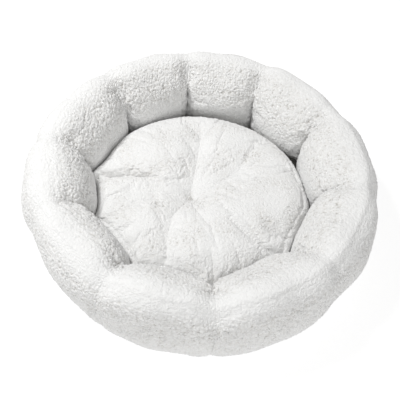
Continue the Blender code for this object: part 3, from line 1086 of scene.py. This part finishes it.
def soft_light(name, place, size, power):
    """A round lamp of a size and power, turned to the bed."""
    lamp = bpy.data.lights.new(name, "AREA")
    lamp.shape = "DISK"
    lamp.size = size
    lamp.energy = power
    light = bpy.data.objects.new(name, lamp)
    light.location = place
    heading = Vector(BED_MIDDLE) - Vector(place)
    light.rotation_euler = heading.to_track_quat("-Z", "Y").to_euler()
    bpy.context.scene.collection.objects.link(light)


floor_mesh = bpy.data.meshes.new("studio_floor")
floor_corners = [(FLOOR_REACH * x, FLOOR_REACH * y, 0) for x, y in ((-1, -1), (1, -1), (1, 1), (-1, 1))]
floor_mesh.from_pydata(floor_corners, [], [(0, 1, 2, 3)])
floor = bpy.data.objects.new("studio_floor", floor_mesh)
bpy.context.scene.collection.objects.link(floor)
paper, paper_shader = finish_of("studio_paper", 0.9, Specular_IOR_Level=0.1)[:2]
paper_shader.inputs["Base Color"].default_value = PAPER_GREY
paper_shader.inputs["Emission Color"].default_value = (1, 1, 1, 1)
paper_shader.inputs["Emission Strength"].default_value = PAPER_GLOW
floor_mesh.materials.append(paper)

world = bpy.data.worlds.new("studio")
world.use_nodes = True
surround = world.node_tree.nodes["Background"].inputs
surround["Color"].default_value = SURROUND_COLOUR
surround["Strength"].default_value = SURROUND_STRENGTH
bpy.context.scene.world = world
soft_light("overhead", (-0.72, 0.16, 1.26), size=0.32, power=11.8)
soft_light("front_fill", (0.20, -1.3, 0.95), size=1.0, power=4.8)
bpy.context.scene.view_settings.view_transform = "Standard"

camera_data = bpy.data.cameras.new("camera")
camera_data.sensor_width = 36
camera_data.lens = LENS
camera_data.shift_x, camera_data.shift_y = SHIFT
camera = bpy.data.objects.new("camera", camera_data)
bpy.context.scene.collection.objects.link(camera)
back = Vector((0, -math.cos(ELEVATION), math.sin(ELEVATION)))
tilt = Matrix.Rotation(math.pi / 2 - ELEVATION, 4, "X") @ Matrix.Rotation(ROLL, 4, "Z")
camera.matrix_world = Matrix.Translation(back * DISTANCE) @ tilt
bpy.context.scene.camera = camera
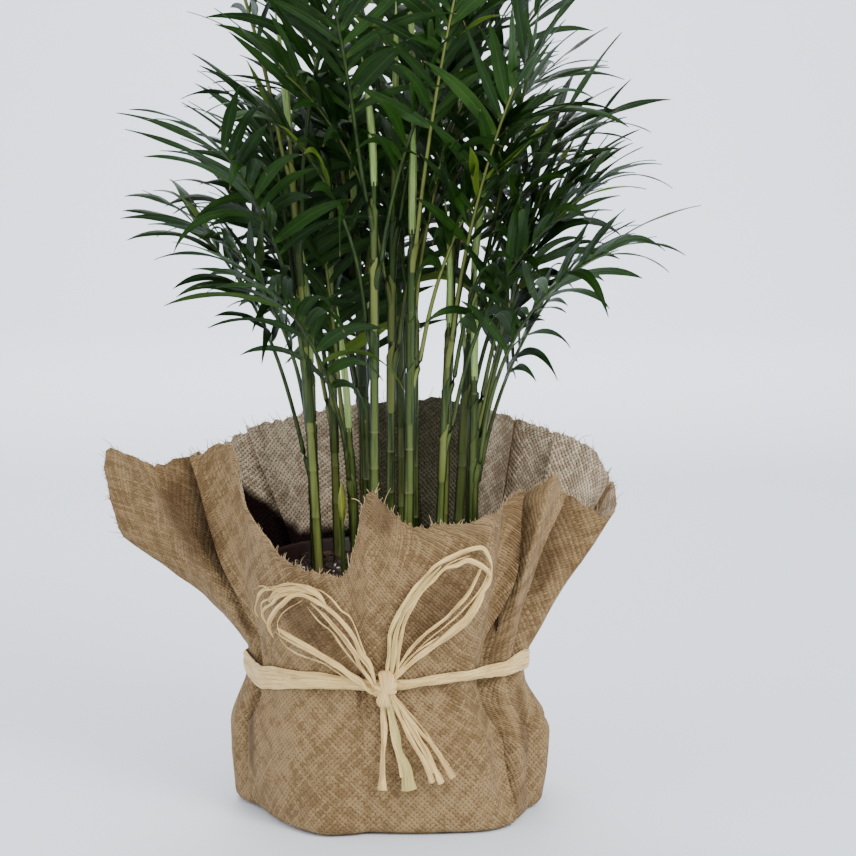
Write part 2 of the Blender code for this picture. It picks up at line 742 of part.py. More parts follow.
def plan_palm():
    """Every seedling with its fronds and leaflets, each kept clear of all the others."""
    grown = []
    seedlings = []
    for number, row in enumerate(SEEDLINGS):
        rng = random.Random(SEED + number)
        cane = plan_cane(row, rng)
        seedlings.append({"cane": cane, "fronds": [], "rng": rng, "azimuths": row[3]})
        grown.append(prism_entry(cane_rings(cane, MARGIN)) + (cane,))
    for seedling in seedlings:
        grow_fronds(seedling, grown)
    for pair in PAIRS_HERE:
        for seedling in seedlings:
            for frond in seedling["fronds"]:
                for side_sign in (1, -1):
                    grow_leaflet(frond, pair, side_sign, seedling["rng"], grown)
    return seedlings


def grow_fronds(seedling, grown):
    """Each frond's stalk, turned a little where that is what it takes to be clear of everything."""
    cane, rng = seedling["cane"], seedling["rng"]
    own = [entry for entry in grown if entry[3] is cane]
    last = len(seedling["azimuths"]) - 1
    for k, azimuth in enumerate(seedling["azimuths"]):
        below = (last - k) * FROND_SPACING * cane["length"] + TOP_FROND_BELOW
        height = cane["length"] - below - rng.uniform(0, FROND_HEIGHT_DRAW)
        age = (last - k) / last
        draw = rng.random()
        for attempt in range(16):
            turn = 9 * (attempt // 2 + attempt % 2) * (1 if attempt % 2 else -1)
            frond = plan_frond(cane, height, azimuth, age, random.Random(draw), turn)
            rings = [stalk_ring(frond, distance, MARGIN) for distance in stalk_distances(frond)]
            base = cane_point(cane, height - SHEATH_HEIGHT / 2)
            foot = [corner.lerp(base, FOOT_SHARE) for corner in rings[0]]
            stalk = prism_entry([foot] + rings)
            if not crosses(stalk, grown, skip=cane) and not crosses(prism_entry(rings[1:]), own):
                frond["stalk"] = stalk + (frond,)
                frond["leaflets"] = []
                grown.append(frond["stalk"])
                seedling["fronds"].append(frond)
                break


def leaf_floor(point):
    """How low a leaflet may hang: clear of the wrap's edge, and lower in the middle of its mouth."""
    share = min(1.0, max(0.0, Vector((point.x, point.y)).length - MOUTH_RADIUS) / MOUTH_SLOPE)
    return MOUTH_Z + (LEAF_FLOOR_Z - MOUTH_Z) * share


def grow_leaflet(frond, pair, side_sign, rng, grown):
    """Try a leaflet in a few attitudes, and keep the first that is clear of everything."""
    draw = rng.random()
    for attempt in range(TRIES):
        leaf = plan_leaflet(frond, pair, side_sign, random.Random(draw), attempt)
        frames = blade_frames(leaf, LEAFLET_RINGS + (1.0,))
        if any(frame[0].z < leaf_floor(frame[0]) for frame in frames):
            continue
        root = root_corners(leaf)
        aside = (root[0] - root[2]) * ROOT_ASIDE
        root[2:] = [corner + aside for corner in root[2:]]
        true, swelled = blade_corners(leaf), blade_corners(leaf, MARGIN)
        neck = [a.lerp(b, NECK_SHARE) for a, b in zip(root, (true[0], true[1], true[2], true[2]))]
        shapes = [search_entry(root + corners, blade_faces()) for corners in (true, swelled)]
        beyond = search_entry(neck + true, blade_faces())
        if crosses(beyond, [frond["stalk"]]) or any(crosses(shape, grown, skip=frond) for shape in shapes):
            continue
        grown += [shape + (leaf,) for shape in shapes]
        frond["leaflets"].append(leaf)
        return


def build_leaflet(bm, leaf, low_ring, high_ring):
    """A leaflet's blade, grown out of the side face between two rings of its stalk."""
    corner = 0 if leaf["sign"] > 0 else 1
    verts = [high_ring[corner], low_ring[corner], high_ring[2], low_ring[2]]
    verts += [bm.verts.new(place) for place in blade_corners(leaf)]
    for face in blade_faces():
        bm.faces.new([verts[k] for k in face])


def build_frond(bm, frond, root):
    """A frond's stalk and leaflets, grown out of a side face of the cane, given as four corners."""
    leaves = {(leaf["pair"], leaf["sign"]): leaf for leaf in frond["leaflets"]}
    rings = [[bm.verts.new(corner) for corner in stalk_ring(frond, distance)]
             for distance in stalk_distances(frond)]
    side = frame_at(frond["path"], STALK_FOOT)[2]
    lower = sorted(root[:2], key=lambda vert: -vert.co.dot(side))
    upper = sorted(root[2:], key=lambda vert: -vert.co.dot(side))
    verts = lower + upper + rings[0]
    for face in ROOT_FACES:
        bm.faces.new([verts[k] for k in face])
    for i, (low, high) in enumerate(zip(rings, rings[1:])):
        place, rest = divmod(i - 3, 2)
        for sign, corner in ((1, 0), (-1, 1)):
            leaf = leaves.get((PAIRS_HERE[place], sign)) if rest == 0 and place >= 0 else None
            if leaf:
                build_leaflet(bm, leaf, low, high)
            else:
                bm.faces.new((low[corner], low[2], high[2]))
                bm.faces.new((low[corner], high[2], high[corner]))
        bm.faces.new((low[0], low[1], high[1]))
        bm.faces.new((low[0], high[1], high[0]))
    bm.faces.new(rings[-1])


def build_seedling(number, seedling):
    """One grown piece: the cane with its spear, and every frond joined to it."""
    cane = seedling["cane"]
    fronds = sorted(seedling["fronds"], key=lambda frond: frond["height"])
    heights = [0.0]
    for frond in fronds:
        heights += [frond["height"] - SHEATH_HEIGHT / 2, frond["height"] + SHEATH_HEIGHT / 2]
    heights.append(cane["length"] + SPEAR_LENGTH * SPEAR_SHOULDER)
    bm = bmesh.new()
    rings = []
    for height in heights:
        centre = cane_point(cane, height)
        radius = cane_radius(cane, height)
        rings.append([bm.verts.new(centre + outward(cane["turn"] + 360 / CANE_SIDES * (k - 0.5)) * radius)
                      for k in range(CANE_SIDES)])
    for i, (low, high) in enumerate(zip(rings, rings[1:])):
        level, rest = divmod(i - 1, 2)
        frond = fronds[level] if rest == 0 and 0 <= level < len(fronds) else None
        for k in range(CANE_SIDES):
            j = (k + 1) % CANE_SIDES
            face = cane["turn"] + 360 / CANE_SIDES * k
            if frond and abs(face - frond["face"]) < 1:
                build_frond(bm, frond, (low[k], low[j], high[k], high[j]))
            else:
                bm.faces.new((low[k], low[j], high[j]))
                bm.faces.new((low[k], high[j], high[k]))
    bm.faces.new(rings[0])
    tip = bm.verts.new(cane_point(cane, cane["length"] + SPEAR_LENGTH))
    for k in range(CANE_SIDES):
        bm.faces.new((rings[-1][k], rings[-1][(k + 1) % CANE_SIDES], tip))
    finish(f"leafy_stem_{number + 1}", bm, "palm")


def main():
    for old in list(bpy.data.objects):
        bpy.data.objects.remove(old)
    seedlings = plan_palm()
    wrap = build_wrap()
    build_pot()
    build_soil([seedling["cane"] for seedling in seedlings])
    build_band()
    build_knot()
    build_bow(wrap)
    for number, seedling in enumerate(seedlings):
        build_seedling(number, seedling)


main()
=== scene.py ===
"""Potted parlor palm, dressed: fine foliage, canes, soil, pot, gathered burlap and a raffia bow.

Metres, +Z up, in the solids' own frame. The origin is on the pot's axis where the wrap meets the table,
-Y is the front, with the bow, and +X is its right. Azimuths are degrees from 0 at the front to 90 at the
right. Noise scales are per metre.
"""
import math
import random

import bmesh
import bpy
from mathutils import Matrix, Vector, geometry, noise
from mathutils.bvhtree import BVHTree

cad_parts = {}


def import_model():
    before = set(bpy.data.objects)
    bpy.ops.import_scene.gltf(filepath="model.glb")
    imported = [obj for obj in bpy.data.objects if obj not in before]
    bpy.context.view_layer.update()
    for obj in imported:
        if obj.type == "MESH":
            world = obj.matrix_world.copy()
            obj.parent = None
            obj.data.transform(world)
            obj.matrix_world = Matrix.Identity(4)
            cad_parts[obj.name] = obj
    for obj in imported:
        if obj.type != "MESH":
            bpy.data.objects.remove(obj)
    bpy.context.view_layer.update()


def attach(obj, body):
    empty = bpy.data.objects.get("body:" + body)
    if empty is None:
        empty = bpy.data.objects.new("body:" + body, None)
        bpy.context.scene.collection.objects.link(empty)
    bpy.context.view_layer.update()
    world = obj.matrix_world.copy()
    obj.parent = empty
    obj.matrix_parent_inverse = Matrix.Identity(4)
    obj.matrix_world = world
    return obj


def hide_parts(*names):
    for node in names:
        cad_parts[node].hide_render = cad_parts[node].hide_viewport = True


MM = 0.001
UP = Vector((0, 0, 1))

# Camera and floor. The photo looks slightly down at the bow, from the front.
CAMERA_PLACE = (0.019, -1.178, 0.338)
CAMERA_DOWN = 7.7
CAMERA_LENS = 104.3
FLOOR_HALF = 30.0
FLOOR_BELOW = 0.0002
COVE_START = 2.4
COVE_RADIUS = 1.6
COVE_TOP = 7.0
COVE_STEPS = 24

# The palm, as its solids were planned.
SOIL_TOP_Z = 0.109
PLANTING_DEPTH = 0.030

# Seedlings: x and y in the soil (mm), crown height (mm) and the azimuths of the fronds, lowest first.
SEEDLINGS = [
    (-31, -20, 318, (303, 205, 40, 275)),
    (-15, -4, 180, (294, 205)),
    (-9, 20, 284, (275, 150, 205, 240)),
    (1, -17, 322, (66, 285, 80, 215)),
    (12, 3, 346, (300, 84, 160, 70)),
    (22, -25, 232, (80, 110, 50)),
    (25, 17, 330, (84, 112, 70, 90)),
    (31, -7, 256, (76, 122, 55)),
    (38, 10, 184, (92, 130, 62)),
    (-24, 20, 236, (262, 200, 150)),
    (6, 33, 262, (170, 130, 215)),
    (-34, 3, 212, (228, 290, 170)),
    (9, -34, 276, (84, 130, 40)),
    (-12, 36, 216, (195, 235, 160)),
    (38, -19, 206, (46, 118, 90)),
    (-6, -36, 298, (250, 100, 318)),
]
CANE_RADIUS = 0.0029
CANE_SIZES = (0.8, 1.08)
CANE_TAPER = 0.55
CANE_SIDES = 6
CANE_KEEP_OUTS = 5
CANE_LEAN = 1.43
LEAN_DRAW = 0.012
BEND_DRAW = 0.004
SPEAR_LENGTH = 0.060
FROND_SPACING = 0.13
TOP_FROND_BELOW = 0.008
FROND_HEIGHT_DRAW = 0.006
SHEATH_HEIGHT = 0.005
STALK_FOOT = 0.004
FOOT_SHARE = 0.6
PETIOLE_LENGTH = (0.032, 0.056)
RACHIS_LENGTH = (0.056, 0.080)
STALK_CLEARANCE = 0.0012
STALK_RISE = 0.003
TILT_START = (5, 11)
TILT_END_YOUNG = (12, 34)
TILT_END_OLD = (40, 74)
TILT_POWER = 1.35
SWING_RATE = 4
FROND_SWAY = 18
FROND_TURN = 9
FROND_TRIES = 16
AZIMUTH_DRAW = 14
LEAFLET_PLACES = 11
PAIRS_HERE = (0, 3, 5, 8, 10)
PETIOLE_HALF = 0.0013
PETIOLE_SECTIONS = (0.35, 0.7)
RACHIS_TIP_HALF = 0.0007
RACHIS_END = 0.001
STALK_FLATNESS = 0.6
ROOT_REACH = 0.6
LEAFLET_ROOT = 0.0026
AWAY = 54
AWAY_LOST = 14
AWAY_LOST_AT_TIP = 14
AWAY_DRAW = 13
RAISED = (0, 40)
DROOP_YOUNG = (0, 45)
DROOP_OLD = (20, 92)
LOW_DROOP = 1.3
DROOP_LOST = 0.55
DROOP_POWER = 1.2
TWIST = 38
LEAFLET_LENGTH = (0.041, 0.064)
LEAFLET_WIDTH = (0.0038, 0.0066)
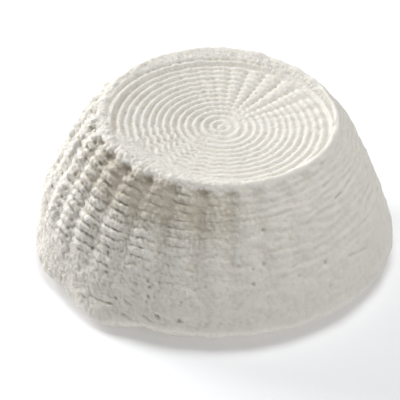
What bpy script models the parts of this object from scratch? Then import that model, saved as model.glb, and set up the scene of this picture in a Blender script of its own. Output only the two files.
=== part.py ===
"""A fresh ricotta turned out of its round draining basket, as one solid.

The nearly flat face on top was the bottom of the basket: rings crossed by spokes. A smooth rim band
runs round it. Below the rim the cheese widens down to a soft lower edge, and its side keeps the
basket's columns and woven rows, deep on the left, soft on the right, fading out towards the foot.
Lengths are in millimetres and angles in degrees, counted from +X towards +Y. +Z is up.
"""
import math

import bpy
import numpy as np

NAME = "ricotta"
MM = 0.001

# Basket pattern: spokes on the face carry on as columns down the side
COLUMNS = 30
GROOVE_AT = -84.3
COLUMN_STEPS = 4
SEGMENTS = COLUMNS * COLUMN_STEPS

# Where the grooves have slipped from even spacing: angle, half width, slip
SLIPS = (
    (-131.0, 23.0, -2.5),
    (-20.0, 20.0, 4.3),
)

# Face: radius of each ring, out from the small boss in the middle
RING_RADII = (4.3, 8.4, 12.3, 16.0, 19.4, 22.9, 26.3, 29.7, 32.9, 36.4, 40.0, 43.7, 47.1, 51.7)
RING_RISE = 0.36
LAST_RING_RISE = 0.62
BOSS_RISE = 0.3
SPOKE_DEPTH = 0.34
SPOKE_FULL_FROM = 20.0
SPOKES_DEEPEST_AT = 45.0
SPOKE_LEAST = 0.2
DISH = 1.8
FACE_X = 4.4
FACE_Y = -8.4
FACE_Z = 71.25

# Angle and number of the ring where the rings run out under the band in front
LAST_RINGS = (
    (190.0, 14.4),
    (200.0, 11.0),
    (215.0, 10.8),
    (240.0, 11.0),
    (270.0, 11.6),
    (305.0, 12.8),
    (325.0, 14.4),
)
BAND_RISE = 0.8
END_GROOVE = 0.3
END_GROOVE_AT = 60.0
SQUEEZE_FROM = 36.4
BAND_LEAST = 1.2

# Lean of the top: the right side and the front are lower
LEAN_RIGHT = 0.036
LEAN_BACK = 0.05
LEAN_FROM = 50.0
LEAN_FULL = 70.0

# Outer profile from the inside of the rim's crest to the foot:
# radius, height, centre x, centre y, and how far the section is longer in x than in y
PROFILE = (
    (53.4, 74.4, 4.2, -1.5, -0.2),
    (55.1, 74.6, 4.1, -1.3, -0.2),
    (57.1, 73.2, 3.1, -1.6, -0.1),
    (59.9, 70.5, 2.4, -0.8, -0.2),
    (63.2, 66.0, 2.1, -0.3, -0.2),
    (67.0, 60.0, 1.4, -0.1, -0.1),
    (70.9, 52.0, 0.9, 0.0, 0.0),
    (74.6, 45.0, 0.5, 0.0, 0.0),
    (78.0, 37.0, 0.4, 0.0, 0.2),
    (80.7, 30.0, 0.7, 0.0, 0.0),
    (82.9, 23.0, 1.0, 0.0, -0.2),
    (84.7, 16.0, 1.4, 0.0, -0.2),
    (85.7, 10.0, 1.5, -0.3, 0.2),
    (83.9, 5.0, 0.5, 0.4, 1.2),
    (80.2, 2.0, 0.5, 0.8, 1.0),
    (76.5, 0.0, 0.5, 0.6, 0.6),
)
RIM_EDGE_KNOT = 2

# Side relief, as depths out of the plain profile
ROW_PITCH = 4.3
ROWS = 12
ROW_RISE = 0.5
COLUMN_RISE = 0.8
RELIEF_SINK = 0.75
RELIEF_LEFT = 1.0
RELIEF_RIGHT = 0.36
DEEPEST_AT = 190.0
FADE_FROM = 34.0
FADE_TO = 55.0
ROW_JITTER = 0.13
ROW_SAG = 0.35

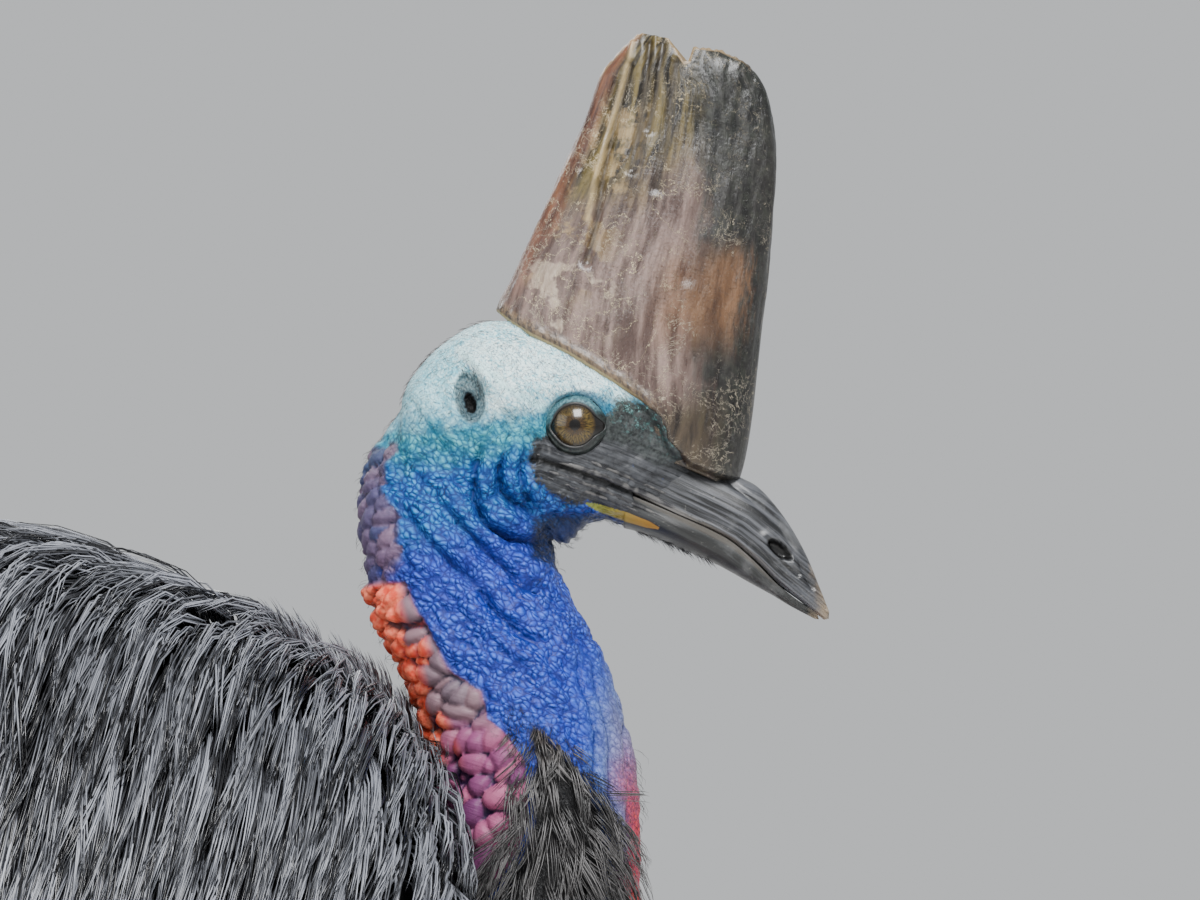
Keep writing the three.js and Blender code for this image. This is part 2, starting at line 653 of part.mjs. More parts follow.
add(bird, "torso", without(body, [rumpSpace(GAP / 2)]), "plumage");
add(bird, "tail", body.intersect(rumpSpace(-GAP / 2)), "plumage");
for (const [name, side] of SIDES) add(bird, "wing_" + name, wing(side, 0), "quill");

// The origin goes under the middle of the whole bird
const box = new THREE.Box3().setFromObject(bird);
bird.position.x = -(box.min.x + box.max.x) / 2;
bird.position.y = -(box.min.y + box.max.y) / 2;
const cassowary = new THREE.Group();
cassowary.add(bird);

export default cassowary;
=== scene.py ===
# %% [markdown]
# # A southern cassowary, life size
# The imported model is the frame: every solid keeps its place, and the pieces below take over what
# they show. All shapes are worked out in millimetres from the centre of the eyes, with X forward,
# Y to the bird's left and Z up, and are moved onto the frame when they are finished.

# %% The frame
import math

import bmesh
import bpy
import numpy as np
from mathutils import Matrix, Vector, noise
from mathutils.bvhtree import BVHTree


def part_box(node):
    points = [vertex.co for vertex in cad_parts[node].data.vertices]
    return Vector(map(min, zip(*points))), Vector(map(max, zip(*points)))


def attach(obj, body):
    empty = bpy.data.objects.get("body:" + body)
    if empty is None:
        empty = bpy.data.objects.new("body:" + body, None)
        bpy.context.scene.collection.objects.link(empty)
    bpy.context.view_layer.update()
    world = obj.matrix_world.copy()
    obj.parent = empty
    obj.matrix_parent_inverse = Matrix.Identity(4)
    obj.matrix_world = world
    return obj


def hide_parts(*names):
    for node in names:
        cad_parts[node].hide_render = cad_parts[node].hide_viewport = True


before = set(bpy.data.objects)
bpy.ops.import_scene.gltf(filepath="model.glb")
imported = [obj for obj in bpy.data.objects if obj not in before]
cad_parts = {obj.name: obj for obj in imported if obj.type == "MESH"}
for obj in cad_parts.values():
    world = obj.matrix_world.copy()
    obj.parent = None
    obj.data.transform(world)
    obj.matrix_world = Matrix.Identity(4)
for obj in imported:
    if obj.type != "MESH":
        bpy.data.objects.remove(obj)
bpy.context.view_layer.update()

right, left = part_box("eye_right"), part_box("eye_left")
EYE = np.array((right[0] + right[1] + left[0] + left[1]) / 4 * 1000)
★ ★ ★
* [INSTRUCTION]:
In the listing above, locate the line containing "the whole bird" and the line containing "zip(*points))), Vector(map(max, zip(*points)))", then transcribe both and every line between them verbatim.

* [PROBLEM SOLUTION]:
// The origin goes under the middle of the whole bird
const box = new THREE.Box3().setFromObject(bird);
bird.position.x = -(box.min.x + box.max.x) / 2;
bird.position.y = -(box.min.y + box.max.y) / 2;
const cassowary = new THREE.Group();
cassowary.add(bird);

export default cassowary;
=== scene.py ===
# %% [markdown]
# # A southern cassowary, life size
# The imported model is the frame: every solid keeps its place, and the pieces below take over what
# they show. All shapes are worked out in millimetres from the centre of the eyes, with X forward,
# Y to the bird's left and Z up, and are moved onto the frame when they are finished.

# %% The frame
import math

import bmesh
import bpy
import numpy as np
from mathutils import Matrix, Vector, noise
from mathutils.bvhtree import BVHTree


def part_box(node):
    points = [vertex.co for vertex in cad_parts[node].data.vertices]
    return Vector(map(min, zip(*points))), Vector(map(max, zip(*points)))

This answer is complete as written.